Der Appellationshof des Kantons Bern fand, angesichts dieser Äusserungen zweier erfahrener Fachleute über die Beweiskraft der Rhesus-Methode dürfe ohne Bedenken auf das Gutachten abgestellt werden, das den Beklagten auf Grund der - mit der gebotenen Sorgfalt durchgeführten - Bestimmung der Rhesusfaktoren als Vater der Zweitklägerin ausschliesse. Jedenfalls sei damit eine Tatsache nachgewiesen, die im Sinne von Art. 314 Abs. 2 ZGB erhebliche Zweifel an der Vaterschaft des Beklagten rechtfertige.

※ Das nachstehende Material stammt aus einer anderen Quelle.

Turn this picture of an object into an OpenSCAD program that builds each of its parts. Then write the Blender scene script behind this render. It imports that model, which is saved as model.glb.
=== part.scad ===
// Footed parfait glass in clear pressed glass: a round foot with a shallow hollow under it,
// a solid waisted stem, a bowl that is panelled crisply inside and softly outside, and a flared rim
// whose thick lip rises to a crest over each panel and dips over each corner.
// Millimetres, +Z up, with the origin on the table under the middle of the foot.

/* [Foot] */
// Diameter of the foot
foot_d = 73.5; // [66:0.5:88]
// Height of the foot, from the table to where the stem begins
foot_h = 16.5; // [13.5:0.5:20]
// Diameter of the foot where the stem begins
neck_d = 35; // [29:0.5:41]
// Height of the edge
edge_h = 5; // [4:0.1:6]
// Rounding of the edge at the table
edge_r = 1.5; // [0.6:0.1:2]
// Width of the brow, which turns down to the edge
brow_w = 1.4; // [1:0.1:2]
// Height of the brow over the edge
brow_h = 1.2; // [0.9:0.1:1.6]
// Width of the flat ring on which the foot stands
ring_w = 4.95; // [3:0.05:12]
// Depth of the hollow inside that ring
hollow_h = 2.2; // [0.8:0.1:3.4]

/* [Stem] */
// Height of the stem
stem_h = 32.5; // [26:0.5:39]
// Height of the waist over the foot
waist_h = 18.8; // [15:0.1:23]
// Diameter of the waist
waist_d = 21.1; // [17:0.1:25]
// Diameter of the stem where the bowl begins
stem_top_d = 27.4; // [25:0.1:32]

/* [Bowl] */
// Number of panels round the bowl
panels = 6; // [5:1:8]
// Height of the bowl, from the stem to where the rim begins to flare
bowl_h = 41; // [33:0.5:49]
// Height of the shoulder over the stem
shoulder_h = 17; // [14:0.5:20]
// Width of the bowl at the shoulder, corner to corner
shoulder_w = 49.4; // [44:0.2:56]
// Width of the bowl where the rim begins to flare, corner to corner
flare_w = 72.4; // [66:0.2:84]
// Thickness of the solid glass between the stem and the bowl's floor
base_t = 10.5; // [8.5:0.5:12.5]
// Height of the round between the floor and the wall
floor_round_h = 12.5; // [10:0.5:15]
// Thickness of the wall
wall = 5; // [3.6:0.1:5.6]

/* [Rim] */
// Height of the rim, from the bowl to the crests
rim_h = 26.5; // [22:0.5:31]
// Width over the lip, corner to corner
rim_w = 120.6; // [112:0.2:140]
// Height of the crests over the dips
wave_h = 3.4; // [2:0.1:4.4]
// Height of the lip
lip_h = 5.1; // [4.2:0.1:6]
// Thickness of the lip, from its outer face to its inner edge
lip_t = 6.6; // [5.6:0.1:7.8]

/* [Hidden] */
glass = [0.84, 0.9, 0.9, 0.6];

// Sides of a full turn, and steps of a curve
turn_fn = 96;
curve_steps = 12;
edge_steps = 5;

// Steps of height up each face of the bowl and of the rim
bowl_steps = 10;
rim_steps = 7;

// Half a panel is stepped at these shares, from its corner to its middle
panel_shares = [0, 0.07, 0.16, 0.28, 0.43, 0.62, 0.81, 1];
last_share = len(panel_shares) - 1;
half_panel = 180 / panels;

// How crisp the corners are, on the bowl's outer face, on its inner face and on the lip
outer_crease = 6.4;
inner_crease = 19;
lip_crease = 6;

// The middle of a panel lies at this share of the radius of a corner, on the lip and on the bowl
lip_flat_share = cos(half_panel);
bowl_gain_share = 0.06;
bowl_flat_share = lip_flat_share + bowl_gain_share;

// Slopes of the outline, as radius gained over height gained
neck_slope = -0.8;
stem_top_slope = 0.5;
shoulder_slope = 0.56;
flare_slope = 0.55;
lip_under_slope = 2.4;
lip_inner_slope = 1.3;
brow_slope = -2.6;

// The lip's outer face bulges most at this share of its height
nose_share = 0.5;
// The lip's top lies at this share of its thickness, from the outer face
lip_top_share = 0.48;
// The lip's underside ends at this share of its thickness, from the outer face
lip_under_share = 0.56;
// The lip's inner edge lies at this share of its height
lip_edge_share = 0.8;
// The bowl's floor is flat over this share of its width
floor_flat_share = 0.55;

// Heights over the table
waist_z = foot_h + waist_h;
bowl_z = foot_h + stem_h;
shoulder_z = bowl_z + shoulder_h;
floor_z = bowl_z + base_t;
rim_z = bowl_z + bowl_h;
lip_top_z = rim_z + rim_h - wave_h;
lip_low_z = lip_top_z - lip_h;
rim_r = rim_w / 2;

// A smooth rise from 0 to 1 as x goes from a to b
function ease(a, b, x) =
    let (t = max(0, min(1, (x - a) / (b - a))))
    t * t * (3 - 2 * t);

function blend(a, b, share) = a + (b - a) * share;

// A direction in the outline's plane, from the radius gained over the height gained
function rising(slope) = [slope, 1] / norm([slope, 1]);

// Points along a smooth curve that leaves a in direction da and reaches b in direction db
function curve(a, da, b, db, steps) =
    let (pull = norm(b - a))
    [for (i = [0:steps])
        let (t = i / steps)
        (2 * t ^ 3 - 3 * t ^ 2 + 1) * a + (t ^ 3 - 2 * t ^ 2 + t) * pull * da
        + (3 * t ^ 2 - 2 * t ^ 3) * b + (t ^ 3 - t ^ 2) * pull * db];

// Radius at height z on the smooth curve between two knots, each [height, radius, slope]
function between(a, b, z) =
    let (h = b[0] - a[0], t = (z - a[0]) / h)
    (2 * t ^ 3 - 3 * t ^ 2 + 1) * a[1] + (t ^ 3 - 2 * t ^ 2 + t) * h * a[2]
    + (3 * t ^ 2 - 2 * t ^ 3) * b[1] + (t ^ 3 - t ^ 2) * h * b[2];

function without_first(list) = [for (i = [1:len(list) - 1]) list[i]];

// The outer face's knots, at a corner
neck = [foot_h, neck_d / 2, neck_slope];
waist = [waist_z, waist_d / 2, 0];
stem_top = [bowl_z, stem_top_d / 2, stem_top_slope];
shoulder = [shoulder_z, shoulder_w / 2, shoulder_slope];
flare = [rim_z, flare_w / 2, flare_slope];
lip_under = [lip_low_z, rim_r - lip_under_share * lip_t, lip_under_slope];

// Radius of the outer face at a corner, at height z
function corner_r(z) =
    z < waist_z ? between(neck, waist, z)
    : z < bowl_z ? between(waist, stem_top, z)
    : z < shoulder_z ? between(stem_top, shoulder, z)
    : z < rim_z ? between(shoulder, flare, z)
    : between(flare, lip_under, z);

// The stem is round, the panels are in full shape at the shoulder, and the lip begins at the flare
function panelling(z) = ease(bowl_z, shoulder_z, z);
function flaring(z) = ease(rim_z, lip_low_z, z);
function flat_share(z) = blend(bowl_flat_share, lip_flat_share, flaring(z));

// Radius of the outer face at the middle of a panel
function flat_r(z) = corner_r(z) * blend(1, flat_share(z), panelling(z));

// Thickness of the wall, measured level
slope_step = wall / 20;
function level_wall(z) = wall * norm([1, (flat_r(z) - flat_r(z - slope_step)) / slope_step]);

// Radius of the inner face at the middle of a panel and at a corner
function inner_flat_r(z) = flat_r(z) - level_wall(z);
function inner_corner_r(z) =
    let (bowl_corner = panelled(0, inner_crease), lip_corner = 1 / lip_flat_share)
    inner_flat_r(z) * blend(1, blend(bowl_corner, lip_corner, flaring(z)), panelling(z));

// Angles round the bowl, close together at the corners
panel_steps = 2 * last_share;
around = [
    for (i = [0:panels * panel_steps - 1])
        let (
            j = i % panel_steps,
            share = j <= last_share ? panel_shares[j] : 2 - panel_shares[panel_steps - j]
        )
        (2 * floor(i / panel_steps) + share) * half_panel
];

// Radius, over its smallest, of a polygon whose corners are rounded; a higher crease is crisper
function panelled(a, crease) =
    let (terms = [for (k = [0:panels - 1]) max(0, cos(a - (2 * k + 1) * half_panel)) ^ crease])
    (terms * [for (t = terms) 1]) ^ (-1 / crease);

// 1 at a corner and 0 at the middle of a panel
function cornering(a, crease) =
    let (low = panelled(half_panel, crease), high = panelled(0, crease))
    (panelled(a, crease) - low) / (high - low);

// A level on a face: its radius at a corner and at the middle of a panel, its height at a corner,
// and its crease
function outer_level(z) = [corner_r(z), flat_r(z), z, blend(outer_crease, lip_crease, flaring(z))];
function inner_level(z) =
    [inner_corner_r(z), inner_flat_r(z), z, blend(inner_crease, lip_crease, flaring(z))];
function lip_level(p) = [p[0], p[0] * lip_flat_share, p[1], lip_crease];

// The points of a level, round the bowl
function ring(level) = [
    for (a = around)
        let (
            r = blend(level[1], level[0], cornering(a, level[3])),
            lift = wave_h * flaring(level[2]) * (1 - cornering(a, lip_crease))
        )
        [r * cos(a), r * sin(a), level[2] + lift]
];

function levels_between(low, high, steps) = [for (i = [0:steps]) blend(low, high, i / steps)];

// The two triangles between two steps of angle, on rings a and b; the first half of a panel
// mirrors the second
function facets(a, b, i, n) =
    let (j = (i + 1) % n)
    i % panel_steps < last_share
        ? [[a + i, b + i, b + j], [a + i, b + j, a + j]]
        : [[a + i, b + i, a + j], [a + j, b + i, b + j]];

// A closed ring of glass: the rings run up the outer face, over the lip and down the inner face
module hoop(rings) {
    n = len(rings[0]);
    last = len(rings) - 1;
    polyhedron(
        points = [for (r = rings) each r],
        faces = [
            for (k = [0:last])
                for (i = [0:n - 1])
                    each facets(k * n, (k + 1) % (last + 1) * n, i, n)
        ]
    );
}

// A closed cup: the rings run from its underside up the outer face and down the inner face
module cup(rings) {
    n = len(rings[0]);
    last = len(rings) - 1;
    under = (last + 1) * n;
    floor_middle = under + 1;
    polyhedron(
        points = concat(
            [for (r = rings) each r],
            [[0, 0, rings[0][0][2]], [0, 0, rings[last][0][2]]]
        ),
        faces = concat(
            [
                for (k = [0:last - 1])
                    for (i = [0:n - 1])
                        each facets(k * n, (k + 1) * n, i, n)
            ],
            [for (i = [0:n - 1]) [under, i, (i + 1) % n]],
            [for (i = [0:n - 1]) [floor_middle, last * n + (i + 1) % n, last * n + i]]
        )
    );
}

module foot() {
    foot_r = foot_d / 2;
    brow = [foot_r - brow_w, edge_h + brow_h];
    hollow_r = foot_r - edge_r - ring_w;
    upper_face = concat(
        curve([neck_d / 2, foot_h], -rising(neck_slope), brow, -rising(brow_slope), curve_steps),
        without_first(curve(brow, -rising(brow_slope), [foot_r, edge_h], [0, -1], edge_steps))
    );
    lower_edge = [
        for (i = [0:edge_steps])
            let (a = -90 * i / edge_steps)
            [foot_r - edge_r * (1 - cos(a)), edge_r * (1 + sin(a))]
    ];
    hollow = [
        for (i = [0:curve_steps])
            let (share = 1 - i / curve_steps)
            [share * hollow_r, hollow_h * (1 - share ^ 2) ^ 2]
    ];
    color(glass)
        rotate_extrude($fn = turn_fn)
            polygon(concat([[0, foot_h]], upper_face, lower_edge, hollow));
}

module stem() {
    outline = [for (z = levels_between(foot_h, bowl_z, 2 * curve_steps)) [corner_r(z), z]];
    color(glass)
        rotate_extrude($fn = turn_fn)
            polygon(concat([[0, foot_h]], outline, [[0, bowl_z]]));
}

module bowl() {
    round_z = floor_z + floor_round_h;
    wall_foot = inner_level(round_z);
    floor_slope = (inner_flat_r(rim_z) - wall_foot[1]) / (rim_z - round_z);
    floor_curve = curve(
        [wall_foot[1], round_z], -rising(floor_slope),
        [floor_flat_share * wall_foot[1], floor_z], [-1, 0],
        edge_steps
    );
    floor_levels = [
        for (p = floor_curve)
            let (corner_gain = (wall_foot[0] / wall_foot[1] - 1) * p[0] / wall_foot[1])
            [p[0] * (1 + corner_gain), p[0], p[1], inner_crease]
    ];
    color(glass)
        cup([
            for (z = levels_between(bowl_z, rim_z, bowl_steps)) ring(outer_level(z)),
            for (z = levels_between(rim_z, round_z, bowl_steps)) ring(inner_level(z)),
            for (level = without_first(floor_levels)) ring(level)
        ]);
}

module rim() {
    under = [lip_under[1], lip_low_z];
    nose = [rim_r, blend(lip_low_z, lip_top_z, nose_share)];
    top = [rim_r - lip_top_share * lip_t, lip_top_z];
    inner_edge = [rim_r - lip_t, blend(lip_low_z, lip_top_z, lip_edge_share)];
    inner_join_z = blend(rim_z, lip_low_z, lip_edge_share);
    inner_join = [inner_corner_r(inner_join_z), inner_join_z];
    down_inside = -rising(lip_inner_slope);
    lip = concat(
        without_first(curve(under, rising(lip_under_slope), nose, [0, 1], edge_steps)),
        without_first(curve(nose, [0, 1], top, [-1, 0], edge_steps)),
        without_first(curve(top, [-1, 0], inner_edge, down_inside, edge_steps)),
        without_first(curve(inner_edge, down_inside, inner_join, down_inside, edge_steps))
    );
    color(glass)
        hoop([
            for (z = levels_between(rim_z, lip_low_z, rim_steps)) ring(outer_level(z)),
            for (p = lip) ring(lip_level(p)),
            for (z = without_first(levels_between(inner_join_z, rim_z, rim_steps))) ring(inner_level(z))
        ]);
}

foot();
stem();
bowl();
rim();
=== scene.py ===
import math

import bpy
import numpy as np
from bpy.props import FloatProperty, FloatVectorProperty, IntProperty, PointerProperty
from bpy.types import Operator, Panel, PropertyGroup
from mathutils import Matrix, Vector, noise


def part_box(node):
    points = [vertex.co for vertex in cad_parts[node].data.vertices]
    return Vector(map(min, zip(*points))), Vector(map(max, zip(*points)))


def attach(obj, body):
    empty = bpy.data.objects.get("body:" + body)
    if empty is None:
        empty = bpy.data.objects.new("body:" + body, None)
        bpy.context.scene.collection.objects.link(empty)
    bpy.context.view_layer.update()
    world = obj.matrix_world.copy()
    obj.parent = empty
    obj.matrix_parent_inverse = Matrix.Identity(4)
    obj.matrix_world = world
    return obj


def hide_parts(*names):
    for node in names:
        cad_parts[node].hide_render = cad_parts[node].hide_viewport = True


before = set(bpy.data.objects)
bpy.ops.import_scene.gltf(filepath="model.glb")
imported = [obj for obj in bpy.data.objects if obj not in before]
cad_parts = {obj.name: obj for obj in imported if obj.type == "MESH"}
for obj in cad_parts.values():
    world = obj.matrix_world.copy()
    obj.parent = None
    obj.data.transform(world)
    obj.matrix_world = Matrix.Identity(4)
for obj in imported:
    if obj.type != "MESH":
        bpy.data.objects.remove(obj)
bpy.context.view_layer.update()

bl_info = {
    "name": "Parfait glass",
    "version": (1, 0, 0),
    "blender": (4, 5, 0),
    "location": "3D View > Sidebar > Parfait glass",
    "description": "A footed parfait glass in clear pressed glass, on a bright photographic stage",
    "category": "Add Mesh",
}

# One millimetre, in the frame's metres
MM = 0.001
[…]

Aus diesen Erwägungen hat der Appellationshof die Klage mit Urteil vom 9. Februar 1954 abgewiesen.
Gegen dieses Urteil haben die Klägerinnen die Berufung an das Bundesgericht erklärt. Unter Berufung auf SJZ 47 S. 321 ff. (d.h. das Gutachten von Prof. Schwarz vom 19. Februar 1951), auf das dort erwähnte Gutachten von Dr. Hardmeier vom 19. Januar 1951 (vgl. BGE 78 II 313, BGE 79 II 21) und auf ZBJV 88 S. 490 ff., wo ein Gutachten von Prof. Schwarz aus der gleichen Zeit wiedergegeben ist, machen sie geltend, die im vorliegenden Fall zur Anwendung gelangte, auf dem Nachweis entgegengesetzter Homozygotie beruhende Ausschlussregel sei "gegenüber den andern Ausschlussgründen auf Basis der Blutuntersuchungen am wenigsten sicher". Durch Widerlegung der Vermutung nach Art. 314 Abs. 1 ZGB auf Grund dieser Methode werde deshalb Bundesrecht verletzt.
Das Bundesgericht weist die Berufung ab.
 
Erwägungen:
Wie zuverlässig eine von einem Sachverständigen angewandte wissenschaftliche Methode sei, ist im wesentlichen eine Tatfrage (BGE 78 II 316). Weder ein Satz des Bundesrechts noch eine allgemeingültige Erfahrungsregel, die berufungsrechtlich einem Bundesrechtssatze gleichzustellen wäre (BGE 79 II 24 oben), hinderte die Vorinstanz daran, der Auffassung von Dr. Hässig und Prof. Schwarz zu folgen, wonach der Ausschluss der Vaterschaft auf Grund der Bestimmung der Rhesuseigenschaften heute bei allen drei Arten des Ausschlusses, insbesondere auch dann, wenn der angebliche Vater und das Kind nach dem Untersuchungsergebnis entgegengesetzt homozygot sind, einen Grad der Zuverlässigkeit erreicht hat, der an Sicherheit grenzt (Fehlermöglichkeit erheblich unter 1:1000). Die Klägerinnen versuchen vergeblich, diese Annahme vor Bundesgericht unter Hinweis auf frühere, nach den Gutachten vom 8. Februar 1954 durch die seitherige Entwicklung überholte Äusserungen von Prof. Schwarz und Dr. Hardmeier anzufechten. Nach den tatsächlichen Feststellungen der Vorinstanz lässt sich auch nicht bezweifeln, dass die Untersuchungen, die im vorliegenden Falle die erwähnte Ausschlusskonstellation (entgegengesetzte Homozygotie) ergeben haben, von fachkundigen Personen mit der gebotenen Sorgfalt durchgeführt worden sind. Es muss daher als erwiesen gelten, dass die Vaterschaft des Beklagten mit an Sicherheit grenzender Wahrscheinlichkeit ausgeschlossen werden kann. Diese Feststellung führt nach Art. 314 Abs. 2 ZGB ohne weiteres zur Abweisung der Klage.